Il termine “manigoldo” richiama la figura di un individuo rozzo, malintenzionato o moralmente spregevole, storicamente associato anche al boia o a chi compie azioni vili; tuttavia, nel suo uso più recente ha acquisito una connotazione ironica, se non benevola. “Mutria” indica invece un atteggiamento altero, un cipiglio di ostentata fierezza o scontrosità, più legato all’espressione del volto che alla condotta etica. Entrambi i vocaboli condividono un’aura di negatività e di distanza dai valori socialmente apprezzati: il manigoldo incute riprovazione per ciò che fa, la mutria per come si mostra. Si distinguono tuttavia per natura e uso linguistico, poiché il primo designa una persona o un ruolo connotato sul piano morale, mentre il secondo descrive una postura emotiva o comportamentale, spesso passeggera e interpretata nel contesto relazionale.

Manigoldo, /ma·ni·gól·do/: persona capace di azioni malvagie, birbante, briccone, canaglia, delinquente, disgraziato, farabutto, filibustiere, furfante, (fam.) malandrino, mascalzone, masnadiere.

La parola manigoldo è una di quelle gemme linguistiche che suonano come un insulto elegante, degno di un duello verbale tra gentiluomini. Deriva dal latino manu guldus o, secondo altri, dal francese antico manigault, con il significato originario di “servo delle mani”, ossia colui che eseguiva materialmente i lavori più brutali — in particolare, il boia o il carnefice. Da qui il passaggio semantico è breve e letale: il “manigoldo” diventa presto sinonimo di individuo spregevole, furfante, birbante di un certo rango. Nel linguaggio comune, tuttavia, il termine ha conservato una sua irresistibile nobiltà d’altri tempi: chiamare qualcuno “manigoldo” oggi è quasi un complimento alla fantasia lessicale, un modo per insultare con grazia, come chi lancia il guanto della sfida con un sorriso ironico e un tocco di teatralità linguistica.

Mutria, /mù·tria/: Espressione del volto abitualmente e ostinatamente accigliata, chiusa a qualsiasi moto di simpatia, per malumore o per alterigia.

La parola mutria evoca un certo broncio aristocratico. Deriva dal francese moutrie o forse dal provenzale mut, imparentato con muet (“muto”), e indica quel particolare atteggiamento del volto chiuso, corrucciato, ostentatamente silenzioso, che nasce da superbia o risentimento. In breve: chi fa mutria non parla, ma comunica moltissimo — e nulla di piacevole. È un broncio che vuole essere eloquente, un manifesto d’orgoglio ferito o di sdegnosa superiorità. Nel linguaggio letterario e popolare ottocentesco la parola era assai gustata: dire “fare mutria” significava “fare il muso lungo”, ma con un tocco di civetteria teatrale.

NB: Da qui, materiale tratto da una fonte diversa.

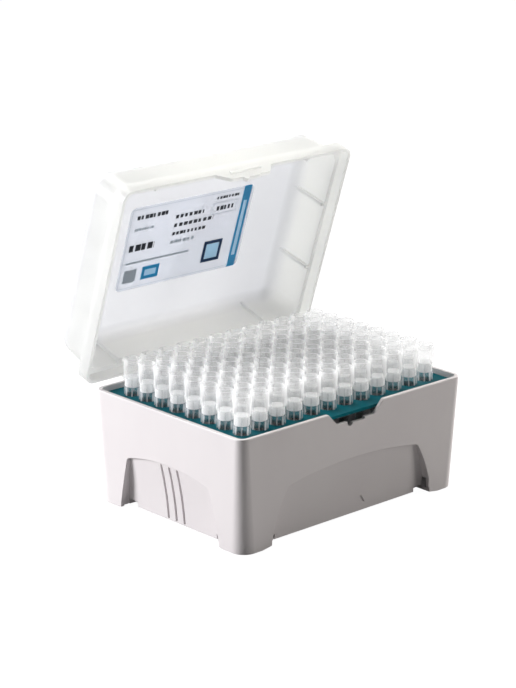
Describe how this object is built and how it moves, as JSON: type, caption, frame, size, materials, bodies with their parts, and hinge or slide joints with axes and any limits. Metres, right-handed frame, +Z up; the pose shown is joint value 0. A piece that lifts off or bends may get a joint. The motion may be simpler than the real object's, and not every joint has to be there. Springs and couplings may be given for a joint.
{
  "type": "pipette tip box",
  "caption": "Hinged box with a translucent lid standing open over a tray of upright filter tips in a square grid.",
  "frame": {"origin": "on the surface that the feet stand on, under the middle of the whole part with its lid open", "axes": "+X along the long side, +Y from the latch towards the hinge, +Z up"},
  "size_m": [0.1208, 0.111, 0.1317],
  "materials": {
    "base_plastic": "fine moulded satin",
    "tray_plastic": "satin moulded teal",
    "lid_plastic": "translucent moulded polypropylene",
    "label_film": "printed film in pale blue",
    "tip_plastic": "clear moulded polypropylene",
    "filter_plug": "white porous"
  },
  "bodies": {
    "box": {"base_box": "base_plastic", "tip_tray": "tray_plastic", "tips_column_01": "tip_plastic", "tips_column_02": "tip_plastic", "tips_column_03": "tip_plastic", "tips_column_04": "tip_plastic", "tips_column_05": "tip_plastic", "tips_column_06": "tip_plastic", "tips_column_07": "tip_plastic", "tips_column_08": "tip_plastic", "tips_column_09": "tip_plastic", "tips_column_10": "tip_plastic", "tips_column_11": "tip_plastic", "tips_column_12": "tip_plastic", "filters_column_01": "filter_plug", "filters_column_02": "filter_plug", "filters_column_03": "filter_plug", "filters_column_04": "filter_plug", "filters_column_05": "filter_plug", "filters_column_06": "filter_plug", "filters_column_07": "filter_plug", "filters_column_08": "filter_plug", "filters_column_09": "filter_plug", "filters_column_10": "filter_plug", "filters_column_11": "filter_plug", "filters_column_12": "filter_plug"},
    "lid": {"lid": "lid_plastic", "lid_label": "label_film"}
  },
  "joints": [
    {"name": "lid_hinge", "type": "hinge", "parent": "box", "child": "lid", "pos_m": [0, 0.03232, 0.0434], "axis": [-1, 0, 0], "range_deg": [-72.5, 27.5]}
  ]
}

L’unico caso in cui mi ricordo di averla letta nella letteratura novecentesca risale a Pier Paolo Pasolini. A partire dall’inizio del 1975 e fino alla morte, Pasolini pubblicò una serie di editoriali e interventi sul «Corriere della Sera» e sul settimanale «Il Mondo». Furono poi raccolti e pubblicati postumi, nel 1976, da Einaudi con il titolo «Lettere luterane. Il progresso come falso progresso».

Uno degli interventi più struggenti è la lettera luterna contro i campioni dell’infelicità e indirizzata a «Gennariello», che assurge a simbolo di tutti i giovani, ai quali Pasolini rivolge l’augurio di sfuggire alla rinuncia, all’infelicità e alla retorica della bruttezza.

“Non lasciarti tentare dai campioni dell’infelicità, della mutria cretina, della serietà ignorante. Sii allegro.”

Cosa pensate di queste due parole? Le utilizzate? Vi piacciono?